Тринадцатого июня я шел по улице Ассас. Не было ни одного человека — не Париж — Помпея… Пошел черный дождь (жгли нефть). На углу улицы Ренн молодая женщина обнимала хромого солдата. По ее лицу катились черные слезы. Я понимал, что прощаюсь со многим…
Потом я написал об этом стихи:
Умереть и то казалось легче. Был здесь каждый камень мил и дорог. Вывозили пушки. Жгли запасы нефти. Падал черный дождь на черный город. Женщина сказала пехотинцу (Слезы черные из глаз катились): «Погоди, любимый, мы простимся», — И глаза его остановились. Я увидел этот взгляд унылый. Было в городе черно и пусто. Вместе с пехотинцем уходило Темное, как человек, искусство.Ночью раздался звонок.

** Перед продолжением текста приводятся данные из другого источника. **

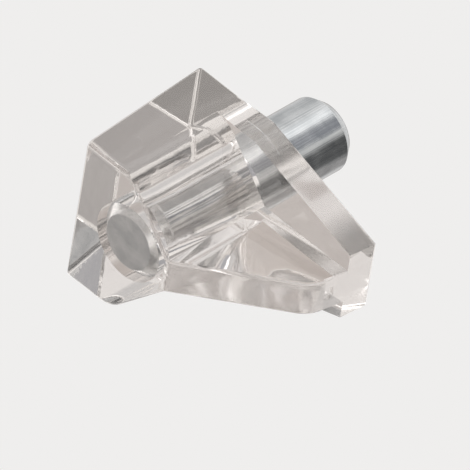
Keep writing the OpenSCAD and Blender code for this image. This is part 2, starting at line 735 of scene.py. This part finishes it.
@dataclass
class SteelPin:
    """The steel pin: chamfered ends, a plain free length and a straight knurl inside the body."""

    low: Vector
    high: Vector
    finish: PlatedSteel
    radius: float = 3.175
    chamfer_length: float = 0.95
    chamfer_depth: float = 0.75
    knurl_raise: float = 0.18
    knurl_depth: float = 0.05
    knurl_grooves: int = 32
    groove_share: float = 0.55
    facets_per_groove: int = 8
    # Small broken edges, from the inner end to the outer one
    inner_rim: EdgeBreak = EdgeBreak(0.03, 0.06)
    knurl_foot: EdgeBreak = EdgeBreak(0.02, 0.02)
    knurl_lip: EdgeBreak = EdgeBreak(0.05, 0.03)
    chamfer_start: EdgeBreak = EdgeBreak(0.06, 0.015)
    chamfer_end: EdgeBreak = EdgeBreak(0.05, 0.03)
    outer_rim_depth: float = 0.05

    def rings(self) -> list[tuple[float, float, bool]]:
        """Lays out the pin's profile from its inner end to its outer end.

        Returns:
            For each ring its place along the pin, its radius and whether the knurl grooves it.
        """
        inner, outer = self.low.y, self.high.y
        end_r = self.radius - self.chamfer_depth
        crest = self.radius + self.knurl_raise
        knurl_start = inner + self.chamfer_length
        chamfer = outer - self.chamfer_length
        return [
            (inner, end_r - self.inner_rim.across, False),
            (inner + self.inner_rim.along, end_r, False),
            (knurl_start - self.knurl_foot.along, self.radius - self.knurl_foot.across, False),
            (knurl_start, crest - self.knurl_lip.across, True),
            (knurl_start + self.knurl_lip.along, crest, True),
            (-self.knurl_lip.along, crest, True),
            (0.0, crest - self.knurl_lip.across, True),
            (self.knurl_foot.along, self.radius, False),
            (chamfer - self.chamfer_start.along, self.radius, False),
            (chamfer, self.radius - self.chamfer_start.across, False),
            (outer - self.chamfer_end.along, end_r + self.chamfer_end.across, False),
            (outer, end_r - self.outer_rim_depth, False),
        ]

    def build(self) -> bpy.types.Object:
        """Builds the pin ring by ring and dresses it.

        Returns:
            The piece.
        """
        facets = self.knurl_grooves * self.facets_per_groove
        shape = bmesh.new()
        loops = []
        for along, radius, grooved in self.rings():
            loop = []
            for i in range(facets):
                angle = 2 * math.pi * i / facets
                r = radius - (self.groove(i) if grooved else 0.0)
                loop.append(shape.verts.new((r * math.cos(angle), along, r * math.sin(angle))))
            loops.append(loop)
        for one, other in zip(loops, loops[1:]):
            for i in range(facets):
                j = (i + 1) % facets
                shape.faces.new((one[i], one[j], other[j], other[i]))
        shape.faces.new(loops[0])
        shape.faces.new(loops[-1])
        bmesh.ops.recalc_face_normals(shape, faces=shape.faces)
        # The two end faces are flat, and everything between them is round
        for face in shape.faces:
            face.smooth = len(face.verts) == 4
        obj = stored("steel_pin_plated", bmesh.new())
        return finished(obj, shape, self.finish.material(), "steel_pin")

    def groove(self, index: int) -> float:
        """Gives the depth of the knurl below its crest at one facet of the pin's round."""
        share = abs((index / self.facets_per_groove) % 1 - 0.5) * 2
        return self.knurl_depth * max(0.0, 1 - share / self.groove_share)


# --- Stage ------------------------------------------------------------------------------------------


class Kind(Enum):
    """What a card is for."""

    LAMP = "lights everything"
    # Painted shade: a dim glowing card, darker than the room it hides, that only clear plastic and steel
    # show
    PAINTED_SHADE = "only darkens what clear plastic and steel show"


@dataclass(frozen=True)
class Card:
    """A round card with a soft rim that faces the part: a softbox, or a dim glowing card that paints
    shade.

    It covers a cone of the part's surroundings: its middle lies toward a direction, and its rim half an
    angle away from it.
    """

    name: str
    kind: Kind
    toward: Point3
    half_angle: float
    radiance: float
    colour: str = "FFFFFF"
    distance: float = 90.0
    rim: int = 64
    soft_share: float = 0.6

    def material(self, radius: float) -> bpy.types.Material:
        """Builds the card's glow, which fades out towards the rim.

        Args:
            radius: The card's radius in metres.

        Returns:
            The material.
        """
        material, tree = new_material(self.name)
        place = add_node(tree, "ShaderNodeTexCoord")
        from_middle = add_node(
            tree, "ShaderNodeVectorMath", {0: place.outputs["Object"]}, operation="LENGTH"
        )
        cover = add_node(
            tree,
            "ShaderNodeMapRange",
            {
                "Value": from_middle.outputs["Value"],
                "From Min": radius * (1 - self.soft_share),
                "From Max": radius,
                "To Min": 1.0,
                "To Max": 0.0,
            },
            interpolation_type="SMOOTHSTEP",
        )
        glow = add_node(
            tree, "ShaderNodeEmission", {"Color": linear(self.colour), "Strength": self.radiance}
        )
        clear = add_node(tree, "ShaderNodeBsdfTransparent")
        both = add_node(
            tree,
            "ShaderNodeMixShader",
            {0: cover.outputs["Result"], 1: clear.outputs["BSDF"], 2: glow.outputs["Emission"]},
        )
        add_node(tree, "ShaderNodeOutputMaterial", {"Surface": both.outputs["Shader"]})
        return material

    def hang(self, centre: Vector) -> None:
        """Hangs the card.

        Args:
            centre: The middle of the part.
        """
        radius = self.distance * math.tan(math.radians(self.half_angle)) * MM
        shape = bmesh.new()
        bmesh.ops.create_circle(shape, cap_ends=True, segments=self.rim, radius=radius)
        card = stored(self.name, shape)
        card.data.materials.append(self.material(radius))
        direction = Vector(self.toward).normalized()
        card.matrix_world = (
            Matrix.Translation((centre + direction * self.distance) * MM)
            @ direction.to_track_quat("Z", "Y").to_matrix().to_4x4()
        )
        card.visible_camera = False
        card.visible_shadow = False
        card.visible_diffuse = self.kind is Kind.LAMP


@dataclass(frozen=True)
class Studio:
    """Floor, world, lamps and camera."""

    centre: Vector
    floor_drop: float = 55.0
    floor_half_width: float = 600.0
    floor_colour: str = "E9E8E6"
    floor_roughness: float = 0.85
    background: str = "EFEEED"
    # Strength of the background as light on the floor and the part, where what is seen of it has 1
    surround: float = 1.15
    camera_right: Point3 = (0.1193, 0.7114, -0.6926)
    camera_up: Point3 = (0.7383, 0.4028, 0.5410)
    # Where the camera stands, counted from the origin to its right, up and back
    camera_stand: Point3 = (-0.893, -4.591, 36.0)
    view_width: float = 36.22
    view_nearest: float = 1.0
    view_farthest: float = 2000.0

    def floor(self) -> None:
        """Lays the plain pale floor, well under the part, which is held up by its pin."""
        material, tree = new_material("pale_floor")
        surface = add_node(
            tree,
            "ShaderNodeBsdfPrincipled",
            {"Base Color": linear(self.floor_colour), "Roughness": self.floor_roughness},
        )
        add_node(tree, "ShaderNodeOutputMaterial", {"Surface": surface.outputs["BSDF"]})
        shape = bmesh.new()
        half = self.floor_half_width
        corners = [(-half, -half), (half, -half), (half, half), (-half, half)]
        shape.faces.new([shape.verts.new((x * MM, y * MM, -self.floor_drop * MM)) for x, y in corners])
        floor = stored("pale_floor", shape)
        floor.data.materials.append(material)

    def world(self) -> None:
        """Gives the plain pale background, which plastic and steel show as bright as it is seen."""
        world = bpy.data.worlds.new("studio")
        world.use_nodes = True
        tree = world.node_tree
        tree.nodes.clear()
        path = add_node(tree, "ShaderNodeLightPath")
        seen = path.outputs["Is Camera Ray"]
        for ray in ("Is Glossy Ray", "Is Transmission Ray"):
            either = add_node(
                tree, "ShaderNodeMath", {0: seen, 1: path.outputs[ray]}, operation="MAXIMUM"
            )
            seen = either.outputs["Value"]
        strength = add_node(
            tree, "ShaderNodeMapRange", {"Value": seen, "To Min": self.surround, "To Max": 1.0}
        )
        light = add_node(
            tree,
            "ShaderNodeBackground",
            {"Color": linear(self.background), "Strength": strength.outputs["Result"]},
        )
        add_node(tree, "ShaderNodeOutputWorld", {"Surface": light.outputs["Background"]})
        bpy.context.scene.world = world

    def light(self) -> None:
        """Hangs the lamps and the flags round the part.

        Clear plastic and bright steel show what hangs round them: a softbox shows as a bright band, and
        each of the flags is a dim glowing card, unseen by the camera and casting no shadow, that paints
        the shade of the dark faces that let the eye read the clear shape.
        """
        lamp, painted_shade = Kind.LAMP, Kind.PAINTED_SHADE
        cards = [
            Card("key_softbox", lamp, toward=(0.93, 0.33, 0.12), half_angle=30, radiance=1.6),
            Card("front_softbox", lamp, toward=(0.1, -0.82, -0.55), half_angle=24, radiance=1.9),
            Card("back_softbox", lamp, toward=(0.36, 0.9, 0.2), half_angle=16, radiance=1.6),
            Card("overhead_softbox", lamp, toward=(-0.05, -0.1, 0.99), half_angle=28, radiance=2.2),
            Card("under_softbox", lamp, toward=(0.3, -0.1, -0.95), half_angle=20, radiance=2.4),
            # From here on, painted shade: dim glowing cards that darken only what the plastic and the
            # steel show
            Card("seat_painted_shade", painted_shade, (-0.7, 0.6, -0.4), half_angle=28, radiance=0.4, colour="FCF8F6"),
            Card("low_painted_shade", painted_shade, (-0.25, 0.6, -0.76), half_angle=22, radiance=0.4, colour="F8F8FA"),
            # Hung close, so that only the pin's free length mirrors this painted shade as a dark band,
            # and not the whole body
            Card(
                "pin_painted_shade",
                painted_shade,
                toward=(-0.06, 0.83, -0.55),
                half_angle=26,
                radiance=0.12,
                distance=32.0,
                soft_share=0.4,
            ),
            Card("corner_painted_shade", painted_shade, (0.66, 0.64, -0.4), half_angle=27, radiance=0.4, colour="F6F8FF"),
            Card("front_painted_shade", painted_shade, (-0.72, -0.52, -0.46), half_angle=35, radiance=0.3, colour="FCF8F4"),
            # Painted shadow: it stands for the part's own shadow on what lies just behind it, seen
            # through the body
            Card("behind_painted_shadow", painted_shade, (-0.62, 0.6, 0.5), half_angle=27, radiance=0.54, colour="FFF8F4"),
            Card("upper_painted_shade", painted_shade, toward=(0.15, 0.63, 0.76), half_angle=26, radiance=0.64),
            Card("left_painted_shade", painted_shade, toward=(-0.76, -0.5, 0.4), half_angle=24, radiance=0.52),
        ]
        for card in cards:
            card.hang(self.centre)

    def camera(self) -> None:
        """Puts up the camera at the viewing angle, without perspective."""
        right, rough_up = Vector(self.camera_right), Vector(self.camera_up)
        back = right.cross(rough_up).normalized()
        up = back.cross(right).normalized()
        data = bpy.data.cameras.new("camera")
        data.type = "ORTHO"
        data.ortho_scale = self.view_width * MM
        data.clip_start = self.view_nearest * MM
        data.clip_end = self.view_farthest * MM
        camera = bpy.data.objects.new("camera", data)
        camera.matrix_world = Matrix((right, up, back)).transposed().to_4x4()
        aside, above, behind = self.camera_stand
        camera.location = (right * aside + up * above + back * behind) * MM
        bpy.context.scene.collection.objects.link(camera)
        bpy.context.scene.camera = camera


def main() -> None:
    """Builds the pieces in order and reports each one."""
    logging.basicConfig(level=logging.INFO, format="%(name)s: %(message)s")
    scene = bpy.context.scene
    scene.view_settings.view_transform = "Standard"
    scene.cycles.max_bounces = LIGHT_TURNS
    scene.cycles.glossy_bounces = LIGHT_TURNS
    scene.cycles.transmission_bounces = LIGHT_TURNS
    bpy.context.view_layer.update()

    body_low, body_high = (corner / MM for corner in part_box("support_body"))
    pin_low, pin_high = (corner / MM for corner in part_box("steel_pin"))
    pieces = [
        SupportBody(body_low, body_high, ClearPlastic()).build(),
        SteelPin(pin_low, pin_high, PlatedSteel()).build(),
    ]
    for piece in pieces:
        LOG.info("%s: %d faces", piece.name, len(piece.data.polygons))

    studio = Studio((body_low + body_high) / 2)
    studio.floor()
    studio.world()
    studio.light()
    studio.camera()


if __name__ == "__main__":
    main()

Я удивился: ведь власти уехали, а немцы еще не пришли. Оказалось, из посольства прислали машину: предлагают нам перебраться на улицу Гренель, там надежнее.
Нас поместили в маленькой комнате, где прежде ночевали дипкурьеры. Утром очень низко пролетели самолеты с черными крестами. Мы вышли из посольства. Французский солдат кинулся ко мне, спросил, как пройти к Орлеанской заставе. На улицах никого не было. Воняли мусорные ящики. Выли брошенные собаки. Мы дошли до Авеню де Ман, и вдруг я увидел колонну немецких солдат. Они шли и на ходу что-то ели.
Я отвернулся, постоял молча у стенки. Нужно было пережить и это.
39
Время стирает много имен, забываются люди, выцветают годы, казавшиеся яркими, но некоторые картины остаются в памяти, как бы ни хотелось их забыть. Я вижу Париж в июне 1940 года; это был мертвый город, и его красота доводила меня до отчаяния; ни машины, ни суета магазинов, ни прохожие больше не заслоняли зданий — тело, с которого сбросили одежду, или, если угодно, скелет с суставами улиц. Строившийся в разные века, объединенный не замыслом зодчего, не вкусами одной эпохи, а преемственностью, характером народа, Париж напоминал каменный лес, из которого ушли мохнатые и пернатые жители.